_THE EXERCISE:_ Every line from the beginning of the records below up to the one holding "on its back." should be quoted exactly; leave out the rest.

_DATA FOR THE TASK:_
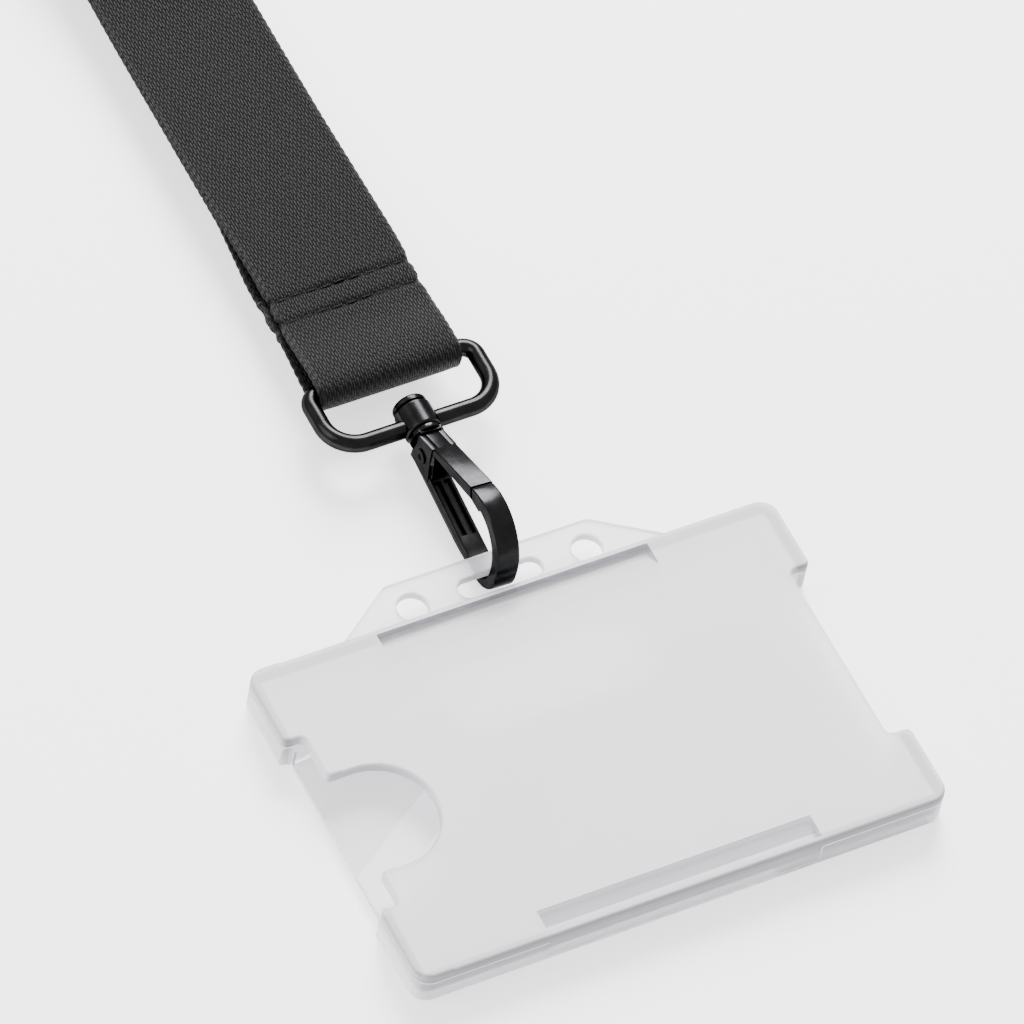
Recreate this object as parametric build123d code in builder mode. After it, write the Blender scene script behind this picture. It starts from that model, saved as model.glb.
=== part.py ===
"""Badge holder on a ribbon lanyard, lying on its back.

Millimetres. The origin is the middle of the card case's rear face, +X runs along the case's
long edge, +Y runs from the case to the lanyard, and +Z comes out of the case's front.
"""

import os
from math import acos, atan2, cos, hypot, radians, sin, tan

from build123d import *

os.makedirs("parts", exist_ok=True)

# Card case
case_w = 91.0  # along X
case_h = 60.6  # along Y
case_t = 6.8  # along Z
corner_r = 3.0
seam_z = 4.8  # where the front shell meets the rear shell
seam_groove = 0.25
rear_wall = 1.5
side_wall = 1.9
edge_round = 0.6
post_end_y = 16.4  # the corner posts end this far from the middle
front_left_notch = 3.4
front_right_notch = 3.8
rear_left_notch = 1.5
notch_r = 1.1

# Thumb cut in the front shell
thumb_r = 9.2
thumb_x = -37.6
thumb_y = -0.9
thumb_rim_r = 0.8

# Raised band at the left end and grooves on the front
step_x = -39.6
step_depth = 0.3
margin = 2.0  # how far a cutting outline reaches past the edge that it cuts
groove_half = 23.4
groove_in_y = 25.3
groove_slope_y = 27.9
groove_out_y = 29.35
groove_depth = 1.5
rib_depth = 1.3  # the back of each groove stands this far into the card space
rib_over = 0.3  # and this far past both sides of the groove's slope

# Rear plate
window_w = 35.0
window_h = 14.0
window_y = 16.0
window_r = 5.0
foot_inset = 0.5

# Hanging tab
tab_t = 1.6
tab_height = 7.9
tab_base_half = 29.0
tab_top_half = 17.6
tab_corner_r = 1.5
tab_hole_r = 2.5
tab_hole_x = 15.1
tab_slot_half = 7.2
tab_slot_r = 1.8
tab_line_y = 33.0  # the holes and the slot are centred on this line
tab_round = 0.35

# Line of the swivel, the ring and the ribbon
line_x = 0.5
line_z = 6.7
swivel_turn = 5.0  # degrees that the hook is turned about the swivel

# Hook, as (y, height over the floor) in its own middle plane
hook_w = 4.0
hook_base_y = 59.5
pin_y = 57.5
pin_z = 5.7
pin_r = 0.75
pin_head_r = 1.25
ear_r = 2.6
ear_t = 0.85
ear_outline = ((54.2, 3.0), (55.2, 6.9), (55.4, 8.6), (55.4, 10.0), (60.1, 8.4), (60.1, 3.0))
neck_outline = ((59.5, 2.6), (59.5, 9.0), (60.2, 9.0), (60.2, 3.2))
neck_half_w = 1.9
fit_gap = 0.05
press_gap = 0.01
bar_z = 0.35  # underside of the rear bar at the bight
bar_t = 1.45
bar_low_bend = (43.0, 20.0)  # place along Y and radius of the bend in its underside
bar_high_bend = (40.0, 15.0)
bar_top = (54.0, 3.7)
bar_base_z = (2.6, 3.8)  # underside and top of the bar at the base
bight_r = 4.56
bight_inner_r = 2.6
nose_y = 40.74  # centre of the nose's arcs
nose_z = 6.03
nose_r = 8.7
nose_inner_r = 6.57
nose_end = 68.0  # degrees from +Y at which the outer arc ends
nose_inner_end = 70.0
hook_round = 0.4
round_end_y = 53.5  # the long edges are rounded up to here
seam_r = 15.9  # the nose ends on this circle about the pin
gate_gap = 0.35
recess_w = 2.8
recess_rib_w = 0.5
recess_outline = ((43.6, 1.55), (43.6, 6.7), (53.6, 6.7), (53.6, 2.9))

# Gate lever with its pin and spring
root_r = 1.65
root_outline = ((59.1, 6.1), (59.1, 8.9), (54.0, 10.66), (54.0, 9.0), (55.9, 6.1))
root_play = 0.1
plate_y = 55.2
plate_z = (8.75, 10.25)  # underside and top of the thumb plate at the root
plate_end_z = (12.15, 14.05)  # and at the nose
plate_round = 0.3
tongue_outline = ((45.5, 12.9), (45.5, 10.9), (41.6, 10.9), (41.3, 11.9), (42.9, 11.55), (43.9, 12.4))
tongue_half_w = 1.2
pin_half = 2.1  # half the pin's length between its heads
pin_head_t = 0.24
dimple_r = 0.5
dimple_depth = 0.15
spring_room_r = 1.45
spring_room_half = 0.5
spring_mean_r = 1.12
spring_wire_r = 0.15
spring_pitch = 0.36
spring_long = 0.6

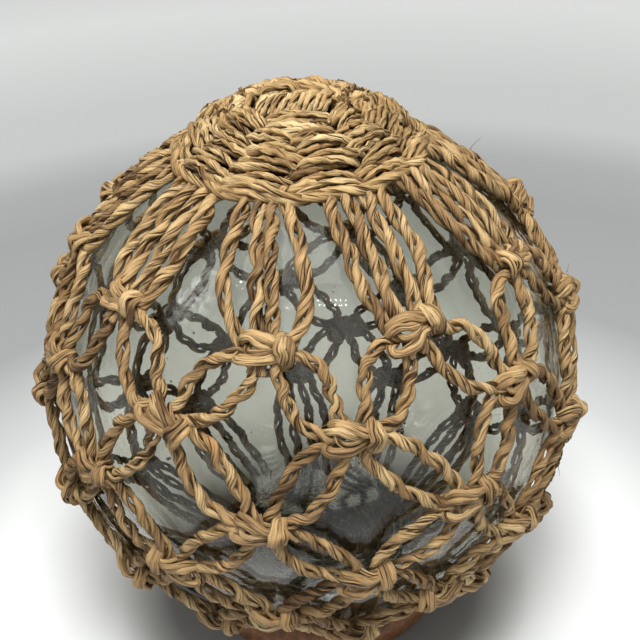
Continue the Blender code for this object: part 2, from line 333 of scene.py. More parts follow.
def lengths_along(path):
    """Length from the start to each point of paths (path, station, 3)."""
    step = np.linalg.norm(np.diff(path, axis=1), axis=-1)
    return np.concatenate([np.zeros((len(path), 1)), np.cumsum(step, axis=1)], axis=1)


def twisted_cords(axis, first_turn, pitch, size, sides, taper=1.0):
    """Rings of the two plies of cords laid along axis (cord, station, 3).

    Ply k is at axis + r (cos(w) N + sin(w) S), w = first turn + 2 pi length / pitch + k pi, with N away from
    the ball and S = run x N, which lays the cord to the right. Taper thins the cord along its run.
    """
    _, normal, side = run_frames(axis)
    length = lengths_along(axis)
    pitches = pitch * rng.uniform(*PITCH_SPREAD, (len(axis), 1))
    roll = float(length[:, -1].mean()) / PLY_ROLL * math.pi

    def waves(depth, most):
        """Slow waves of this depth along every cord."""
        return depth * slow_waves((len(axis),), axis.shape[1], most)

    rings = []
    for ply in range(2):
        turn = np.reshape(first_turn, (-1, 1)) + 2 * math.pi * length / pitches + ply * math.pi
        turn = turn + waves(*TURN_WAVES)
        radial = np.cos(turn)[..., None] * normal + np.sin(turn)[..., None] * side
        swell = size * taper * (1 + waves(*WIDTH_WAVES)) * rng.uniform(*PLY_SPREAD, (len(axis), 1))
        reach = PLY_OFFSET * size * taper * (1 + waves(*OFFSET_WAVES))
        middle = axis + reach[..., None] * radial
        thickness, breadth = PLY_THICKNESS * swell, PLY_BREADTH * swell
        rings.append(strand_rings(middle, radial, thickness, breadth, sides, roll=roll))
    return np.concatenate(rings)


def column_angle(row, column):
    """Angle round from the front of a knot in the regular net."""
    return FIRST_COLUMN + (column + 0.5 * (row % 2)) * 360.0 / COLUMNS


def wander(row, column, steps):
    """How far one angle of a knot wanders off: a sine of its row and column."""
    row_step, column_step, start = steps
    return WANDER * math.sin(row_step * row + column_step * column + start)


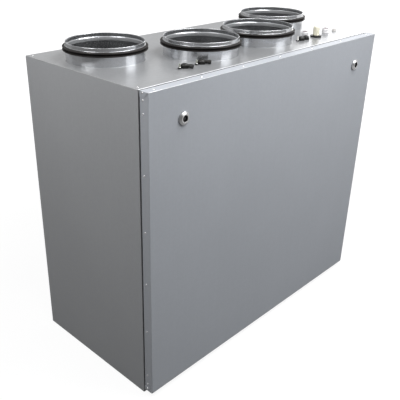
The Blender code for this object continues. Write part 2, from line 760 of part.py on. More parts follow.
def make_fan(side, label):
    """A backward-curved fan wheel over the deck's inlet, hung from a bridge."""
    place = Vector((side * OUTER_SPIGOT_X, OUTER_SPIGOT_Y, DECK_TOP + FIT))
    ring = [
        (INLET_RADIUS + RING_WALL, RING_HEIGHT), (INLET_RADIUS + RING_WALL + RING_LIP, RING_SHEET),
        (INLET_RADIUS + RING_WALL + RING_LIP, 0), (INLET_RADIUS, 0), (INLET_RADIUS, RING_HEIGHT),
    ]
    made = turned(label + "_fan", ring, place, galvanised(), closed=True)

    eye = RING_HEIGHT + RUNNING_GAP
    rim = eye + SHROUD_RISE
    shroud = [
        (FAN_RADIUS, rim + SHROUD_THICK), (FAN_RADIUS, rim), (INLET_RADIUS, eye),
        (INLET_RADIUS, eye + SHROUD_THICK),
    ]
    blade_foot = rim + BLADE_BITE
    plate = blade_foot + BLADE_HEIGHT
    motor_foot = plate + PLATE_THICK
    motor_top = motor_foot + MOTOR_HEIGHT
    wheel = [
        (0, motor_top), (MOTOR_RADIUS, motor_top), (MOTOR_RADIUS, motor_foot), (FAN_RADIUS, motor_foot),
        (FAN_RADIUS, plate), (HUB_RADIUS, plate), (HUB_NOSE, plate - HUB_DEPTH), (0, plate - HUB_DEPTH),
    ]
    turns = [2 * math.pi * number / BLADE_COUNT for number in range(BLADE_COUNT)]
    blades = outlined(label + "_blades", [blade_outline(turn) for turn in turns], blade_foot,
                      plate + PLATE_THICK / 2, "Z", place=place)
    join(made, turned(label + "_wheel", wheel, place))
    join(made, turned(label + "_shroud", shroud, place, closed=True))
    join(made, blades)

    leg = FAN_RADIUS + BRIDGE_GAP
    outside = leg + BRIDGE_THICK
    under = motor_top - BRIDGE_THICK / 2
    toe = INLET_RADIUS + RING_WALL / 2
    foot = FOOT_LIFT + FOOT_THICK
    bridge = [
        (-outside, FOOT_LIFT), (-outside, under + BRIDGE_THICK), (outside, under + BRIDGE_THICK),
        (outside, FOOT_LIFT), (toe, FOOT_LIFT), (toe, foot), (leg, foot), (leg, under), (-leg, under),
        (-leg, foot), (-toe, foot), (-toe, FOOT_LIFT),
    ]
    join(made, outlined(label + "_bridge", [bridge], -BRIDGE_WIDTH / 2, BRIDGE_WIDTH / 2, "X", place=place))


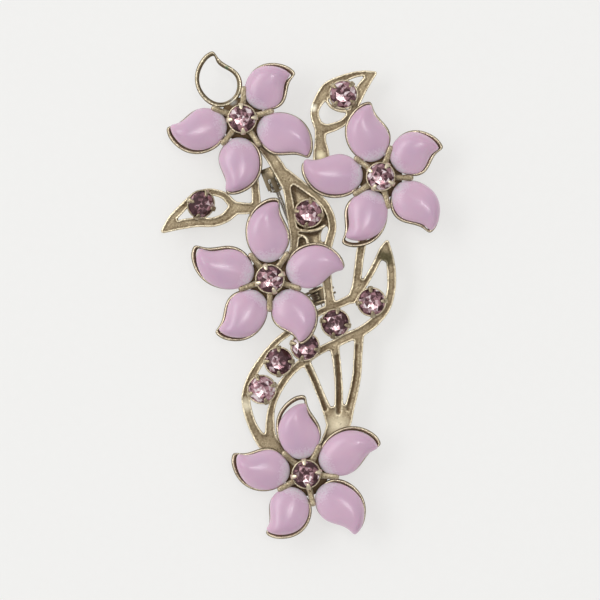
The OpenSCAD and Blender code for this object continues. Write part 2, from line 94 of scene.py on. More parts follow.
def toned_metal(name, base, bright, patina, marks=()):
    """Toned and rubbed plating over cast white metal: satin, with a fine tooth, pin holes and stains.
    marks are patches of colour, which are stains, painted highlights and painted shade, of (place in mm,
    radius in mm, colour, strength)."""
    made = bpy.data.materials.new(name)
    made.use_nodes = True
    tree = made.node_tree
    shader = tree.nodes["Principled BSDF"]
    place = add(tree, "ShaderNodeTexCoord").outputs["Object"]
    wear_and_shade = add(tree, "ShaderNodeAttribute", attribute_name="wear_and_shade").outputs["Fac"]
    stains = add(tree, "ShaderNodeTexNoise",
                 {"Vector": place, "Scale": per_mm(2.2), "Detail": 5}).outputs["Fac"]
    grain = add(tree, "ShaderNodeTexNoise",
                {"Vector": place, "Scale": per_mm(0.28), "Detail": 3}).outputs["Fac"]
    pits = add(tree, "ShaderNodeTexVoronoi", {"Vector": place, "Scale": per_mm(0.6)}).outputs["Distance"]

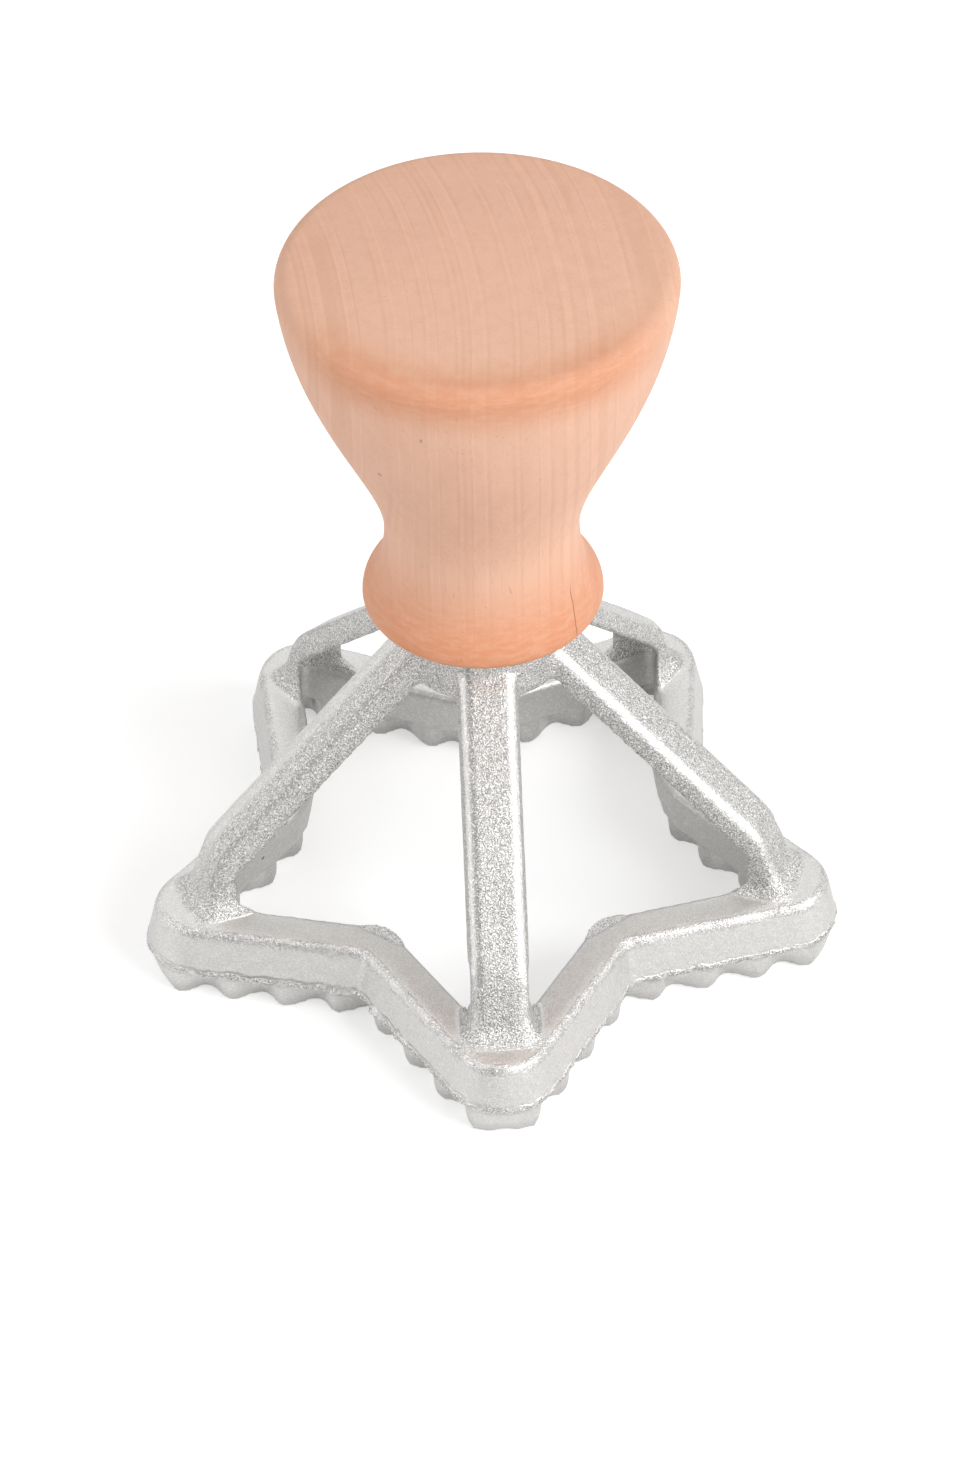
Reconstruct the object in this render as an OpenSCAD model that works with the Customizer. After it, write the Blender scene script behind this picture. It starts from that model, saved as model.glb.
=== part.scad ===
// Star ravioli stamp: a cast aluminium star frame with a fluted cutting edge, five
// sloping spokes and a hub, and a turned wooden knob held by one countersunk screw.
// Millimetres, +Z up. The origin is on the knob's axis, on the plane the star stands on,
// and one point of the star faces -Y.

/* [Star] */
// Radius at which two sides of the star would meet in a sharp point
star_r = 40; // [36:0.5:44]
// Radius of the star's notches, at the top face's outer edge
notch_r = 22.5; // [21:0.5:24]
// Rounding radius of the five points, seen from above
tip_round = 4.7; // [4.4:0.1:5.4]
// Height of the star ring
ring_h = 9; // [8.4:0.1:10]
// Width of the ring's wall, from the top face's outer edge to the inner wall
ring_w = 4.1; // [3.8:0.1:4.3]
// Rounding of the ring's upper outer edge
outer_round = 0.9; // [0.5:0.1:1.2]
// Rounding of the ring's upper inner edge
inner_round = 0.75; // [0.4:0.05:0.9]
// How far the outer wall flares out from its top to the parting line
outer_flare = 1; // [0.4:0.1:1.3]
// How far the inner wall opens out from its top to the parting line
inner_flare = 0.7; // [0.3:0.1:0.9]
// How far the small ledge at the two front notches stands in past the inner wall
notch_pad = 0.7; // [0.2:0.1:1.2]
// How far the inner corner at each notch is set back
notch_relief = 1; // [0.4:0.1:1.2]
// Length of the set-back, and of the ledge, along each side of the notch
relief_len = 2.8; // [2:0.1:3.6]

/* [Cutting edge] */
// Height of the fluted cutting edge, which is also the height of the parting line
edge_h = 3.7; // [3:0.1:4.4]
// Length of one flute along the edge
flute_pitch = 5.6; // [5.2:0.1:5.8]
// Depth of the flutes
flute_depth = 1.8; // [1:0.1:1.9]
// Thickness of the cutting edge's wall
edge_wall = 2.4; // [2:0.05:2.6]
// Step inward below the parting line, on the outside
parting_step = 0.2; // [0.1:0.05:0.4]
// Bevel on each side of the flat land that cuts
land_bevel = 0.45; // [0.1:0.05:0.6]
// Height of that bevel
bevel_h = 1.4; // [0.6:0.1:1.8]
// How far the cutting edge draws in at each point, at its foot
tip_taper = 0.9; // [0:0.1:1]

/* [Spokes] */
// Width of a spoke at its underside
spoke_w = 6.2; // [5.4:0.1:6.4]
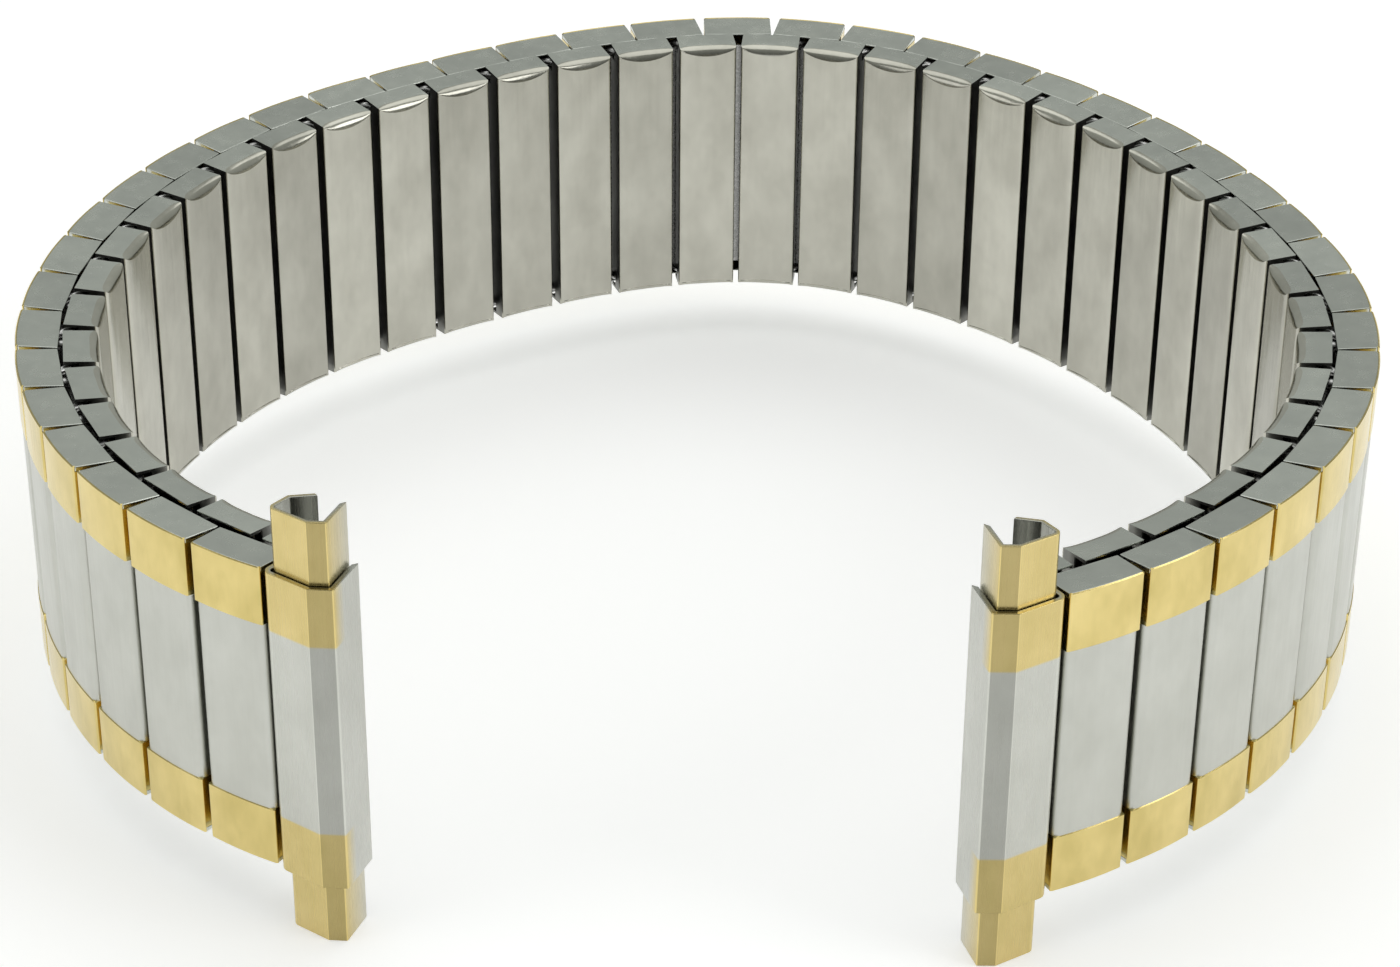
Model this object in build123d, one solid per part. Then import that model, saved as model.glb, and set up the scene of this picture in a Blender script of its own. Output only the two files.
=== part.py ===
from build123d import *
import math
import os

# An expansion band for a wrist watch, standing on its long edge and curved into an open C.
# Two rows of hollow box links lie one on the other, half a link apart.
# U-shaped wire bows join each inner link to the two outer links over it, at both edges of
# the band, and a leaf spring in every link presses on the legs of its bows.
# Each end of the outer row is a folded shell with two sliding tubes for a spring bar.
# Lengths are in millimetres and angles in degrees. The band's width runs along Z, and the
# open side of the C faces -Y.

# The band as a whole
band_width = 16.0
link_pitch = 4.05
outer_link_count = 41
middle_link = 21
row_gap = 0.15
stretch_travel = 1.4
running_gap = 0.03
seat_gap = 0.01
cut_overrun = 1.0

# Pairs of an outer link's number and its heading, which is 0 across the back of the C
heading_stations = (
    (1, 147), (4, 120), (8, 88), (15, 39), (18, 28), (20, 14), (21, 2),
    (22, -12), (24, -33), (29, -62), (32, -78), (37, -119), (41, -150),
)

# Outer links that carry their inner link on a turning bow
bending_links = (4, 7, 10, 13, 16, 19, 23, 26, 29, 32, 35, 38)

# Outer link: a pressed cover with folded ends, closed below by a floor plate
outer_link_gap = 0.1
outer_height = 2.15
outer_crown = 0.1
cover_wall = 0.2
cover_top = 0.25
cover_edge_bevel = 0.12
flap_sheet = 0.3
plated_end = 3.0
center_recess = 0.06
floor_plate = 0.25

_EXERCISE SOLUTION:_
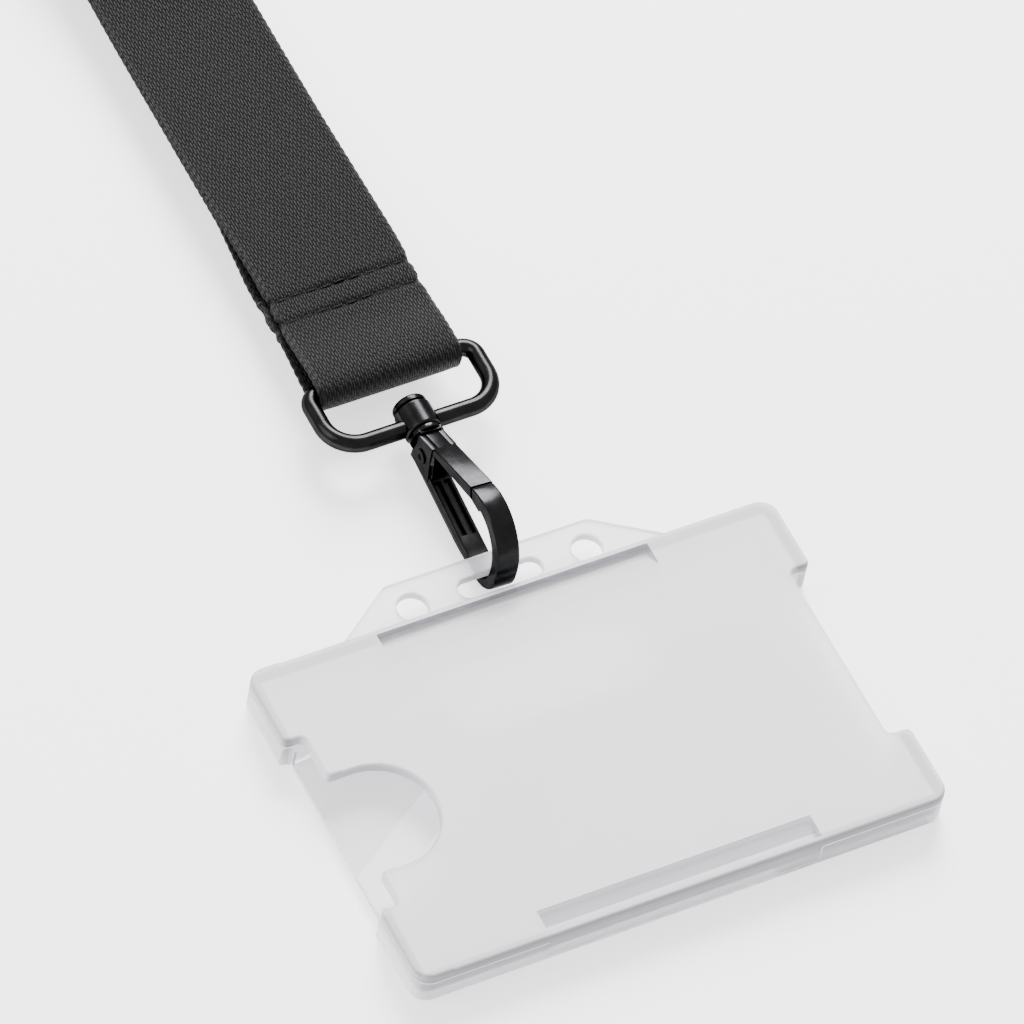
Recreate this object as parametric build123d code in builder mode. After it, write the Blender scene script behind this picture. It starts from that model, saved as model.glb.
=== part.py ===
"""Badge holder on a ribbon lanyard, lying on its back.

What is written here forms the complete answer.